Digging deeper, we then asked respondents to select whether the following statements regarding the student loan interest tax deduction were true or false.
Someone who has student loans can claim the student loan interest deduction…
If they are not itemizing taxes:
- True: 17%
- False: 22%
- Don’t know: 60%
If they don’t receive a tax form 1098-E:
- True: 11%
- False: 20%
- Don’t know: 69%
If someone else made payments on their behalf:
- True: 15%
- False: 26%
- Don’t know: 59%
Few respondents knew that it is possible to claim the student loan interest deduction in all of the above scenarios, correctly answering “true” for each question.
It’s important to know that you can claim the interest deduction even if you’re not itemizing taxes, as it’s an “above the line” deduction.
Further, if you paid less than $600 in interest last year, you probably won’t’ receive tax form 1098-E. However, you can claim the deduction regardless. Simply contact your loan servicer to find out how much interest you paid.
And finally, even if someone else made your student loan payments on your behalf, you can still deduct the interest if you’re the one legally obligated to pay it.
Clearly, the rules surrounding student loan tax benefits are complicated. But with so few taxpayers aware of the rules for claiming this major tax deduction, it’s possible quite a few student loan borrowers are missing out on money – up to $2,500 off their taxable income.
Tax return spending in 2015 vs. 2016
Despite all the confusion surrounding taxes, those who receive a refund are at least putting those funds to good use, for the most part.
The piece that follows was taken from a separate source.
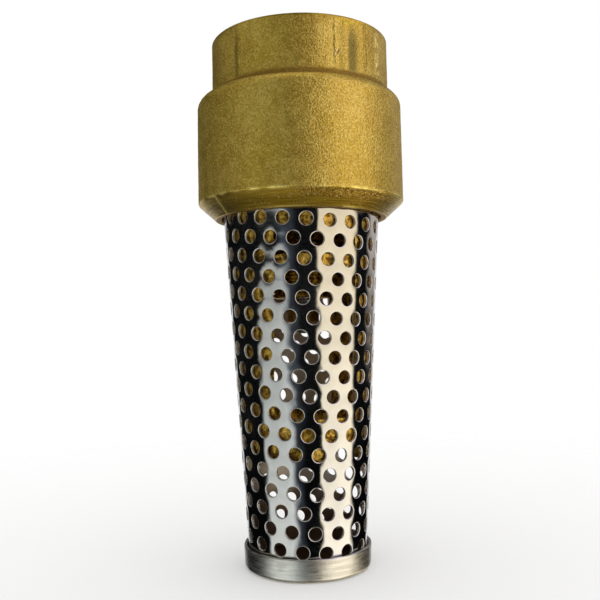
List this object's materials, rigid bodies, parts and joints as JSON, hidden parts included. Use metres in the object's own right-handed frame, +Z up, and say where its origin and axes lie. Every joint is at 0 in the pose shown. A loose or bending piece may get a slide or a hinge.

We also polled survey participants to find out how they spent their tax refunds in 2015 versus how they plan to spend the money this year.
Of those who received or plan to receive a tax refund, the top responses included using the funds to pay off debt (44% vs. 39%, respectively), followed by spending it on something needed such as home repairs (26% vs. 23%), and putting the money in a non-retirement savings account (17% vs. 19%).
Which, if any, of the following did you do with your tax refund last year (i.e., in 2015)? Please select all that apply.
- I used it to pay off debt: 44%
- I spent it on something I needed (e.g., water heater, home repairs, etc.): 26%
- I spent it on an item(s) I wanted (e.g., TV, car, etc.): 19%
- I put it into a non-retirement savings account: 17%
- I spent it on a vacation: 12%
- I put it into a retirement account (e.g., 401(k), IRA, etc.): 5%
- Other: 10%
- Can’t recall: 9%
And which, if any, of the following do you plan to do with your tax refund this year? Please select all that apply.
- I will use it to pay off debt: 39%
- I will spend it on something I need (e.g., water heater, home repairs, etc.): 23%
- I will put it into a non-retirement savings account: 19%
- I will spend it on an item(s) I want (e.g., TV, car, etc.): 14%
- I will spend it on a vacation: 10%
- I will put it into a retirement account (e.g., 401(k), IRA, etc.): 5%
- Other: 8%
- I haven’t decided yet: 19%
Clearly, debt repayment continues to be a top priority for Americans. And the more educated you become about the tax benefits available to you, the more money you can save when you file your taxes, which you can put toward major financial goals like living a debt-free life.
Student Loan Hero commissioned YouGov PLC — a third party, professional research and consulting organization — to poll the views of a representative sample of 1,108 American adults. Fieldwork was undertaken between the 1st and 2nd of March 2016.